I am looking for an explanation of the following:
- what happens in Linux when we create soft link and hardlink
- how are they accessible
- why do symlinks always display 777 permissions
In Unix, a file (or any filesystem object) is represented by an inode (indirect node). All information about the file (size, timestamps, permissions) are stored in the inode, a directory is essentially just a file mapping names to inodes. An inode can be mentioned several times, in the same directory with different names or in different directories. Each will be exactly the same file, there is no primary and secondaries here. One of the data in the inode is the number of links, deleting a file just erases the name form the directory and decrease the number of links. When the count reaches 0, the file can't be found anymore and can as well be destroyed. Each of the mentions of the file is called a hard link.
A symbolic link is essentially a special file which contains the name of a file. Whenever the symbolic link is followed, the file name contained is read, and that file is then looked up normally. Note that the target of the symbolic link might well have been removed, there is no way of knowing where such links might exist to correct them. The result is a broken link.

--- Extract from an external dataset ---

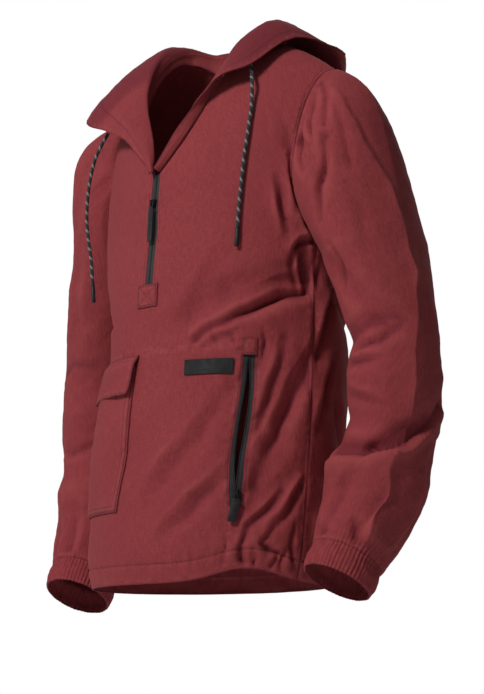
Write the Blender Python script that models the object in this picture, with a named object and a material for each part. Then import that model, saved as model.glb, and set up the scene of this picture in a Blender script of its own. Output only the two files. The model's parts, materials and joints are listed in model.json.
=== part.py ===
"""Hooded half-zip anorak, hanging hollow in the pose it keeps when it is worn.

Metres, +Z up. The wearer faces -Y and the wearer's left is +X. The origin is at the height of the
shoulders, between the two neck points. Each cut piece is a thin wall: a grid of points on the outer
skin, and the same grid moved in by the cloth's thickness.
"""

import math

import bmesh
import bpy
import numpy as np
from mathutils import Matrix, Vector

# ---------------------------------------------------------------- driving dimensions
CLOTH = 0.0016
HOOD_WALL = 0.0022
SEAM_GAP = 0.0003
NECK_GAP = 0.0013
ARMPIT_GAP = 0.0007
LAY_GAP = 0.0009

ARMPIT_Z = -0.250
NECK_X = 0.080
NECK_Z = 0.022
SHOULDER_X = 0.203
SHOULDER_Y = 0.012
FRONT_HALF_ANGLE = 84.0
BACK_HALF_ANGLE = 96.0
NECK_ANGLE = 34.0
ARMHOLE_SCOOP_FRONT = 17.5
ARMHOLE_SCOOP_BACK = 24.0
ARMHOLE_ROUND = 0.30

WAIST_Z = -0.420
ZIP_FOOT_Z = -0.329
PATCH_FOOT_Z = -0.357
ZIP_SLOT_ANGLE = 2.0
POCKET_TOP_Z = -0.430
POCKET_FOOT_Z = -0.632
POCKET_FRONT_ANGLE = 47.6
POCKET_SIDE_ANGLE = 53.0
POCKET_ZIP_ANGLE = 50.3
HEM_Z = -0.731
HEM_STITCH_Z = -0.705
HEM_HITCH = 0.018
HEM_HITCH_ANGLE = 58.0
HEM_HITCH_SPREAD = 20.0
HEM_HITCH_TOP_Z = -0.640

GATHERS = 24
CUFF_LENGTH = 0.035
CORD_DIAMETER = 0.0048
TIP_DIAMETER = 0.0062
TIP_LENGTH = 0.026

# Level sections of the body: height, half width, depth before and behind, and where the middle lies.
BODY_COLUMNS = ("z", "half_width", "front", "back", "middle_y")
BODY_SECTIONS = (
    (-0.731, 0.178, 0.146, 0.140, -0.024),
    (-0.700, 0.184, 0.152, 0.146, -0.022),
    (-0.620, 0.187, 0.155, 0.150, -0.014),
    (-0.520, 0.186, 0.152, 0.152, -0.004),
    (-0.420, 0.184, 0.150, 0.150, 0.004),
    (-0.320, 0.187, 0.145, 0.145, 0.004),
    (-0.250, 0.193, 0.135, 0.140, 0.002),
)

# How far round the quarter turn, from the armpit to the shoulder line, the neckline lies at each column.
NECKLINE_FRONT = ((0.0, 15.0), (2.0, 16.0), (9.0, 21.0), (16.0, 27.5), (23.0, 38.0),
                  (27.0, 49.0), (31.0, 64.5), (34.0, 90.0))
NECKLINE_BACK = ((0.0, 61.0), (12.0, 62.0), (23.0, 68.0), (29.0, 76.0), (34.0, 90.0))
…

The permissions on the symbolic link are completely irrelevant, what is relevant are the permissions on the path to the target. Conventionally symbolic links have permission 0777 (octal).
Note that there are some restrictions: Hard links can be added to a file only within the same filesystem (inodes are known locally only), and can't refer to directories (except for the .
and ..
entries). The last is to avoid loops, which would require costly garbage collection to find out if something can be deleted or not.
Symbolic links can cross filesystems, and can point at directories. But they are subject to the permissions of the path pointed to, and can get broken.